Cameron Heyward is a perennial Pro Bowler. He is potentially on a Hall of Fame track. And yet he sat for most of his first two seasons. It wasn’t until early in his third season, during an extended losing skid, that the Pittsburgh Steelers made the change.

That was a somewhat different time for the team, of course. And the team was different. Drafted in the first round in 2011 by a team that had just played in the Super Bowl and won it a couple years earlier, everybody knew the Steelers had one of the best defenses in the league and that it wasn’t going to be easy to walk in there.

While Aaron Smith was quickly approaching the end of his career due to a series of injuries, and Casey Hampton would not be long after him, Brett Keisel remained for some years, as did Ziggy Hood, their first-round pick from two years earlier.

These guys just went to the Super Bowl”, Heyward recalled during an appearance on Dave Dameshek’s podcast last month. He also shared what defensive line coach John Mitchell told him when he first got there all those years ago. “’You better get on those special teams because I already got my playmakers’”, he was told.

Mitchell built the defensive line of the championship teams, but he retired from on-field coaching duties at the end of the 2017 season. He retired from football altogether earlier this year. But it’s hard to imagine him not being a presence in some way, as he no doubt was these past several years.

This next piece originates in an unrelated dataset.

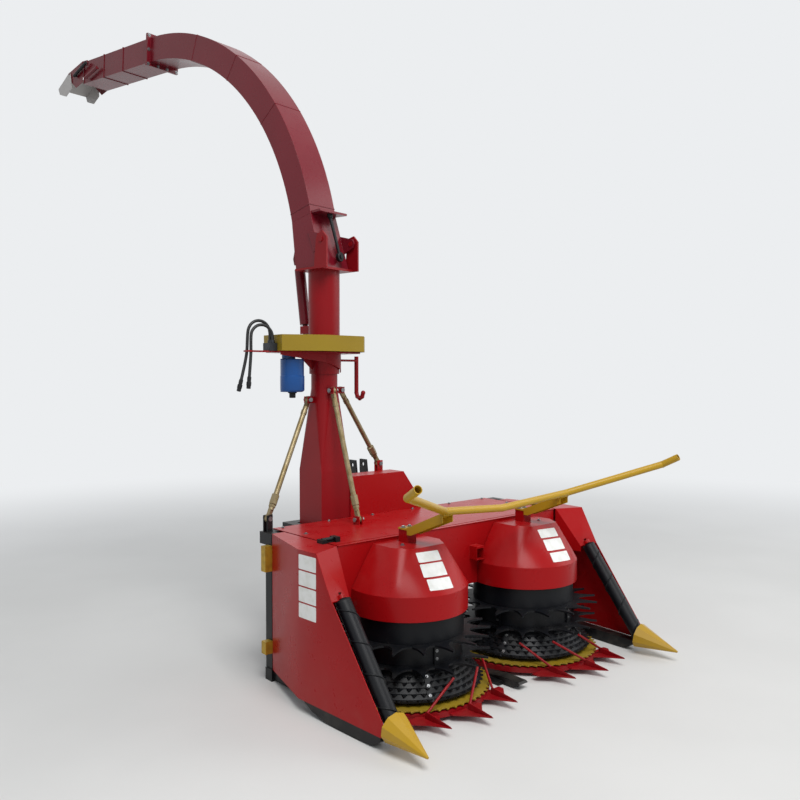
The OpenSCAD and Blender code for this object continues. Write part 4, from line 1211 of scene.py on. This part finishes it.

“One thing I tried to do is just be a sponge”, Heyward said regarding his approach to coming in as a rookie to such an established, veteran team. “I knew whenever my number was gonna get called, I had to be ready. But these guys had already been cemented as the starters”.

It’s fair to say that he did a good job of that, even if it took him a couple of years to get his turn. In a later era of the Steelers, perhaps he would have been in the lineup earlier. But how do you take an Aaron Smith off the field if he’s healthy?

Heyward has played the Aaron Smith role to a number of players who have come and gone since then, most prominently Stephon Tuitt, whose career, unfortunately, took a different path a couple of years ago. One only hopes that he is on to better things for himself and his family after football.

And you know what? Heyward did play on special teams. In fact, he logged nearly 200 snaps on special teams during the 2013 season, the year he entered the starting lineup. Not only did he earn spots on the field goal kicking and blocking units, he was a wedge on kick returns—before the rules eliminated the wedge, of course.